Capstead Mortgage Management Discusses Q1 2013 Results - Earnings Call Transcript

Apr.26.13 | About: Capstead Mortgage (CMO)

Capstead Mortgage (NYSE:CMO)

Q1 2013 Earnings Call

April 25, 2013 9:00 am ET

Executives

Lindsey Crabbe

Andrew F. Jacobs - Chief Executive Officer, President and Director

Robert R. Spears - Executive Vice President and Director of Residential Mortgage Investments

Phillip A. Reinsch - Chief Financial Officer, Principal Accounting Officer, Executive Vice President and Secretary

Analysts

Joel Jerome Houck - Wells Fargo Securities, LLC, Research Division

Michael R. Widner - Keefe, Bruyette, & Woods, Inc., Research Division

Stephen Laws - Deutsche Bank AG, Research Division

Operator

Good morning, and welcome to the Capstead Mortgage First Quarter 2013 Earnings Conference Call. [Operator Instructions] Please note, this event is being recorded. I would now like to turn the conference over to Lindsey Crabbe.

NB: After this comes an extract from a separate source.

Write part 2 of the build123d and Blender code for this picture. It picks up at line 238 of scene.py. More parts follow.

Please go ahead.

Lindsey Crabbe

Good morning, everyone. Thank you for attending Capstead's First Quarter 2013 Earnings Conference Call. The first quarter earnings press release was issued yesterday, April 24. The press release is posted on our website at www.capstead.com. The link to this webcast is in the Investor Relations section of our website, and an archive of this webcast will be available for 60 days. A replay of this call will be available through June 26. Details of the replay are included in yesterday's release. Starting off today's call is Andy Jacobs, our President and CEO.

Before we get started, I want to remind you that some of today's comments could be considered forward-looking statements pursuant to the Safe Harbor provisions of the Private Securities Litigation Reform Act of 1995 and are based on certain assumptions and expectations of management. For a detailed list of all the risk factors associated with our business, please refer to our filings with the SEC, which are available on our website. The information contained in this call is current only as of the date of this call, April 25, 2013. The company assumes no obligation to update any statements, including any forward-looking statements made during this call.

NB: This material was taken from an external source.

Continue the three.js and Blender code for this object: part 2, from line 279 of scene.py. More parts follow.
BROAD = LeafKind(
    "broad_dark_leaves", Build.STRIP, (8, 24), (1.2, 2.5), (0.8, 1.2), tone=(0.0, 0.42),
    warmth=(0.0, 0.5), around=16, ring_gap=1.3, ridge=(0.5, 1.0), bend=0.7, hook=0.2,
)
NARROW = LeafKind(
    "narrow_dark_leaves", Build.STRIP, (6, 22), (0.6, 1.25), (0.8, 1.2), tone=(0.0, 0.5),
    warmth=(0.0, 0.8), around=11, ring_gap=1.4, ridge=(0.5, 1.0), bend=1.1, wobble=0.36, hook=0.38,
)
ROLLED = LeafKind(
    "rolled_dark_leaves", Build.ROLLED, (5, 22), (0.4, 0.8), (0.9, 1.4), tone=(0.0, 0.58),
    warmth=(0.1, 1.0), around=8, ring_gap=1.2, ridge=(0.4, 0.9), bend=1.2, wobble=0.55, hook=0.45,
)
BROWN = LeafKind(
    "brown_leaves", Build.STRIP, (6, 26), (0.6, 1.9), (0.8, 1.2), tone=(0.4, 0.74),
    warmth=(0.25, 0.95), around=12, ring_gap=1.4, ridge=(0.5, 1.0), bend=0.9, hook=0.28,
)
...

With that, I'll turn the call over to Andy.

Andrew F. Jacobs

Well, good morning, and welcome to our earnings call. As usual, I'm joined by Robert Spears, our Portfolio Manager; and Phil Reinsch, our CFO. And they will be available after a few opening remarks by myself.

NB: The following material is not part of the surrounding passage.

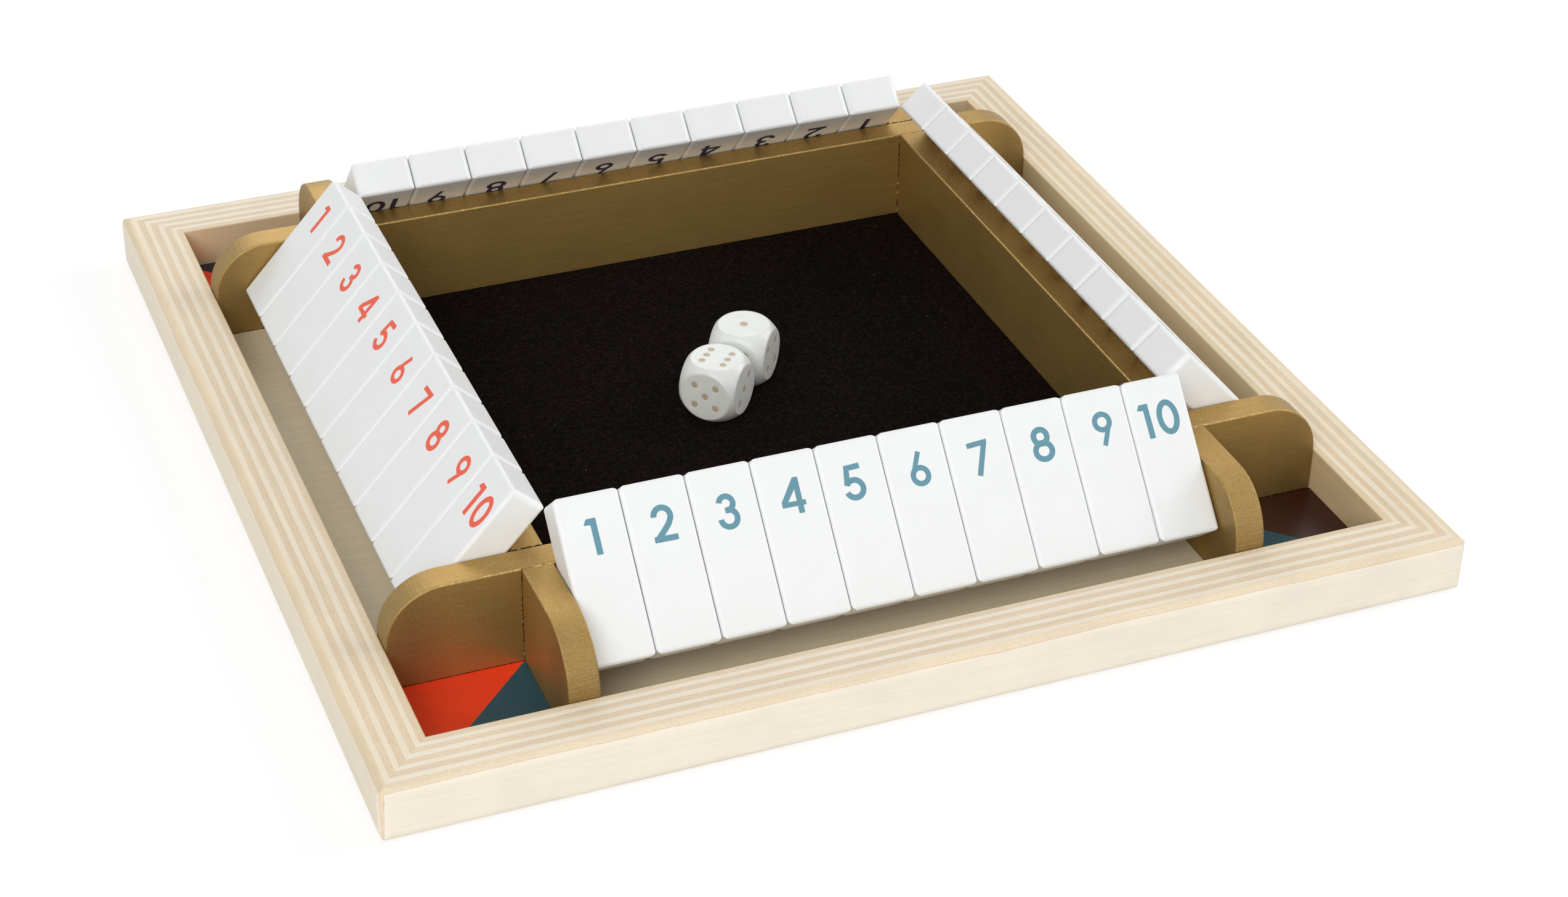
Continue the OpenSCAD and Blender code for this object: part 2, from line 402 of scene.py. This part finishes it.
def steel():
    """Drawn steel wire, its gloss broken by fine scratches."""
    p = Paint("rod_steel", (190, 190, 192), 0.3, 1.0)
    p.put(p.shader.inputs["Roughness"], p.span(p.noise(2500, 2.0), 0.3, 0.7, 0.22, 0.38))
    return p.material


def die_white():
    """Thick white paint, which rounds off the rims of the flat faces and lies a little uneven."""
    p = Paint("die_white", (235, 238, 235), 0.3)
    p.colour(p.tones(p.noise(260, 3.0), (0.3, (231, 234, 231)), (0.7, (237, 240, 237))))
    p.put(p.shader.inputs["Normal"], p.add("Bevel", 1.1 * MM, samples=8))
    p.bump(p.noise([1500, 500, 900], 3.0), 0.12 * MM, 0.5)
    return p.material


def pip_tan():
    """Tan paint in the pips, speckled."""
    p = Paint("pip_tan", (198, 180, 148), 0.55)
    p.colour(p.tones(p.noise(2600), (0.3, (178, 158, 124)), (0.7, (212, 196, 166))))
    return p.material


def print_paint(side):
    """Screen-printed number paint, a little speckled."""
    colour = SIDE_PAINT[side]
    p = Paint(f"number_{side}", colour, 0.5)
    pale = [c + (255 - c) * 0.16 for c in colour]
    deep = [c * 0.94 for c in colour]
    p.colour(p.tones(p.noise(3500, 3.0, 0.7), (0.35, deep), (0.6, colour), (0.78, pale)))
    return p.material


def field_paint(side):
    """Paint of a corner field, cloudy and with tiny pale specks."""
    colour = FIELD_PAINT[side]
    p = Paint(f"field_{side}", colour, 0.3)
    clouds = p.shade(p.noise(90, 3.0), 0.93, 1.05)
    specks = p.shade(p.noise(900, 1.0), 0.0, 0.6, 0.74, 0.78)
    pale = [c + (255 - c) * 0.4 for c in colour]
    p.colour(p.mix(specks, p.times(linear(colour), clouds), linear(pale)))
    p.bump(p.noise(500, 3.0), 0.02 * MM, 0.3)
    return p.material


def felt_black():
    """Black felt with brownish fibres and a little pale lint."""
    p = Paint("felt", (28, 23, 19), 0.95)
    fuzz = p.noise(900, 5.0, 0.75)
    wool = p.tones(fuzz, (0.3, (15, 11, 9)), (0.5, (25, 20, 17)), (0.7, (43, 36, 32)))
    lint = p.shade(p.noise([330, 420, 330], 2.0, 0.6), 0.0, 0.7, 0.735, 0.76)
    p.colour(p.mix(lint, wool, linear((104, 96, 90))))
    p.put(p.shader.inputs["Specular IOR Level"], 0.0)
    p.bump(fuzz, 0.4 * MM, 0.8)
    return p.material


def dress(node, material):
    """Gives a node of the frame its material."""
    mesh = NODES[node].data
    mesh.materials.clear()
    mesh.materials.append(material)


def shown(name, data):
    """An object that shows the data in the scene."""
    made = bpy.data.objects.new(name, data)
    bpy.context.scene.collection.objects.link(made)
    return made


def new_mesh(name, verts, faces, material):
    mesh = bpy.data.meshes.new(name)
    mesh.from_pydata(verts, [], faces)
    mesh.validate()
    mesh.materials.append(material)
    return shown(name, mesh)


def new_piece(name, verts, faces, material, body):
    """A mesh piece that rides on a body."""
    piece = new_mesh(name, verts, faces, material)
    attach(piece, body)
    return piece


def arc(x, y, rx, ry, start, end, steps=28):
    """Points on an ellipse from one angle to another, in degrees."""
    angles = [math.radians(start + (end - start) * i / steps) for i in range(steps + 1)]
    return [(x + rx * math.cos(a), y + ry * math.sin(a)) for a in angles]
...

For the quarter, we released yesterday, I guess, after the close. We reported $34.9 million for the quarter, which was $0.31 per diluted common share. Our net interest margin for the quarter were $37.9 million, which was slightly smaller than the previous quarter. And we had a smaller portfolio on balance, so we did have a 2-basis-point improvement in our net financing spread to 115 basis points. Portfolio yields averaged 1.73%, which were 3 basis points lower than the fourth quarter, which reflected lower average coupon. I think an important element of it is the yield adjustments from premium amortization represented about 84 basis points during the first quarter, which was the same as it was in the fourth quarter. And this reflected pretty much relatively stable mortgage prepayments, which our CPR for the quarter was 19.65%.

I think the positive thing, I think, from the fourth quarter to the first quarter was our repo rate. We did see some more stability in repo rate. Our borrowing costs, including the effect of swaps, decreased 5 basis points to a total of 58 basis points. As I said, lower prevailing mortgage -- lower prevailing repo rates. And I think very important is that we replaced $1.1 billion in interest rate swaps that had run off. During the first quarter, there were 81 basis points, and they were replaced with 100 -- $1.1 billion in other swaps that the average rate was 50 basis points. So that contributed mightily to the improvement in our borrowing cost for the period. Operating cost as a percent of long-term investment capital declined to 77 basis points from 79 in the previous quarter.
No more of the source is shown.